The car was something of a handful to drive, but Escape Velocity added some all-star arrive-and-drives from around the country, including members of Tetanus Racing and Ran When Parked Racing. Anton Lovett of Tetanus has raced in more 24 Hours of Lemons events than anyone on the planet (and even got married at a Lemons race), and he had this to say about his ’41 Olds racing experience:

Lemme tell you about this car: Original straight-eight flathead engine featuring 7:1 compression and 110HP (gross) when new. A little leaky around its front crank ROPE seal (surely dried up by now) and converted to a 1-wire 12v alternator with a Frank-fabbed and Anton-modded bracket. It was down to about 6 3/8 cylinders by the end, you could hear air being forced past burned/tight valves at idle and it kept getting softer and softer, but an amazing performance from an engine that had an oil change and fresh plugs, and NOTHING ELSE. 70-odd year old plug wires, stock untouched distributor, a total time capsule. Coupled to that was an example of GM’s early Hydra-Matic FOUR speed fluid-coupling automatic. To quote the Simpsons: “Put it in H!” Which is actually true in this case. Pre-PRNDL shift pattern: N (for starting), H(i), L(o), R. Floor/firewall-mounted starter pedal where the driver engages the Bendix gear with the first 3/4 of the pedal travel then makes contact with a big uninsulated copper contact that actually energizes the starter. Worked flawlessly all weekend. Single-circuit four-wheel drum brakes that did get fresh wheel cylinders and shoes and soft lines, along with a lesson in adjusting drum brakes. They were… mediocre. But it turns out to be just as well they weren’t more effective, as the suspension is much much worse. Coils all round, Knee-action SLA front suspension with a tiny sway bar featuring rotten end-links for zero anti-roll effect, ONE slightly working shock, and virtually no damping in any direction. Rear suspension consists of trailing links and a panhard bar, all padded with crumbling rubber bushings. And lever-action shocks that hadn’t seen damping since the Eisenhower administration. Back to the brakes- if you got on them too suddenly, the axle would climb up on the trailing arms and completely unload, clapping down and repeating in an orgy of axle tramp and unhinged wallowing. This often would convince the transmission to spontaneously downshift, adding to the mayhem until you moved the shifter BETWEEN N and H, prompting an upshift back to top gear. So you’re being assaulted by sensory input (not to mention the 30 inch crumbling Bakelite- rimmed steering wheel) where the car is corkscrewing around the one shock/stictiony wheel, roaring out unwanted downshifts, has a tiny little throttle peg poking out of the floor that you have to push straight down, is unstable in every axis…

Brilliant.

Completed 650 miles, beat on as dutifully as possible by a bunch of drivers proving the old adage that a GM car will run poorly longer than many will run at all… Mega thanks to the exhausted build team of Frank and Bob for building a solid cage and seat base, and having the perfect IOE sense of what to leave alone. Strong work, gents.

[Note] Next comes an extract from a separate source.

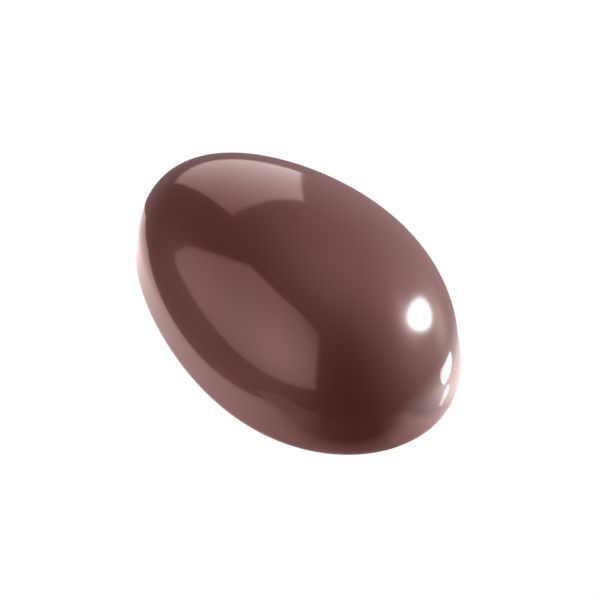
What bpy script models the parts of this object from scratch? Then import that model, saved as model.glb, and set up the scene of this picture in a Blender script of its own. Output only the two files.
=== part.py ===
"""Half egg of solid moulded chocolate, resting on its flat underside.

Metres. +X runs along the egg towards its blunt end, +Z is up, and the origin is at the
centre of the flat underside.

The dome is cut from a parent egg, lying on its side, by a level plane a little above the
egg's middle. Below the cut stands the low wall that a mould needs for a clean release: it
follows the cut's outline and leans outward on its way down. The egg's own surface meets the
wall at the wall's slope, so the two run on smoothly.
"""

import math

import bmesh
import bpy
from mathutils import Vector

# Parent egg, lying on its side.
EGG_LENGTH = 0.0370
EGG_WIDTH = 0.0235
EGG_HEIGHT = 0.0267

# How the egg swells and narrows along its length: lopsided, then full in the middle of each
# half, then drawn in towards the blunt tip.
TAPER = 0.172
FULLNESS = 0.025
TIP_DRAW = -0.062

# The cut through the egg, and the wall below it.
CUT_ABOVE_MIDDLE = 0.0015
WALL_HEIGHT = 0.0037
WALL_SLOPE = 0.10
EDGE_ROUNDING = 0.0003

# Fineness of the mesh.
SIDES = 80
RINGS_TO_TOP = 20

CHOCOLATE_COLOUR = (0.090, 0.030, 0.026)
CHOCOLATE_ROUGHNESS = 0.16

HALF_LENGTH = EGG_LENGTH / 2
HALF_WIDTH = EGG_WIDTH / 2
HALF_HEIGHT = EGG_HEIGHT / 2
QUARTER_TURN = math.pi / 2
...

It wasn’t quick— all right, fine, it was the slowest car on the track (though it did manage to chase down and pass the ’66 Ford Fairlane)— but it survived 607 brutal, bouncy race miles during the course of the Stuntin’ & Splodin’ Soireee.


That was a good enough performance to beat 33 of the 117 entrants, including 7 BMWs, a Mustang, a Porsche, a Supra, and an RX-7.


The Escape Velocity Olds will be back, perhaps with a slightly more modern engine, in 2019. See you there!